Impacts of policy on urban energy metabolism at tackling climate change: The case of Lisbon



T. Elliot, J.B. Almenar, and B. Rugani


Impacts of policy on urban energy metabolism at tackling climate change: The case of Lisbon


Urbanisation and the associated growing climate change burdens pose risks to urban and global climate resilience. Urban greenhouse gas emissions fluctuate over time in response to energy demand, which is influenced by government programmes, economic activity, and demographics. In this research, we investigate the influence of policy on urban energy demand and its consequences on mitigating climate change impacts. Using a case study of Lisbon, Portugal from 2008 to 2016, we illustrate a combined use of an urban energy metabolism assessment coupled with a logarithmic mean Divisia index to isolate the changes in energy-related carbon emissions associated with policy changes. We then link these energy flows to life cycle emissions factors to build a multi-level assessment between local and non-local global warming potential. We find that in 2016 Lisbon's energy flows generated more than 2 Mt of CO2-equivalent emissions over their life cycles, 48% of which were direct emissions within the city.
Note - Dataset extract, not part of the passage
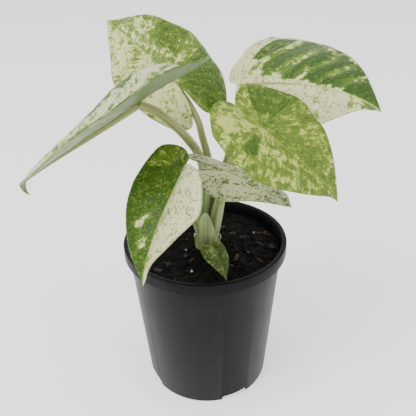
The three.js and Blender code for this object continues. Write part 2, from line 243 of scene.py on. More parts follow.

This corresponds to a decrease of around 37% in greenhouse gas emissions from 2008. Additionally, we estimate the potential of Lisbon's urban forests to sequester these emissions to understand the potential for climate change mitigation. Results show that Lisbon's urban forest can meet less than 1% of the emissions throughout the assessment period. We discuss the changes, concluding that urban forests are insufficient in size to meet the sequestration demands of the urban energy metabolism, and therefore the focus must be more attuned to reducing fossil fuel use in the urban trade and transport activities.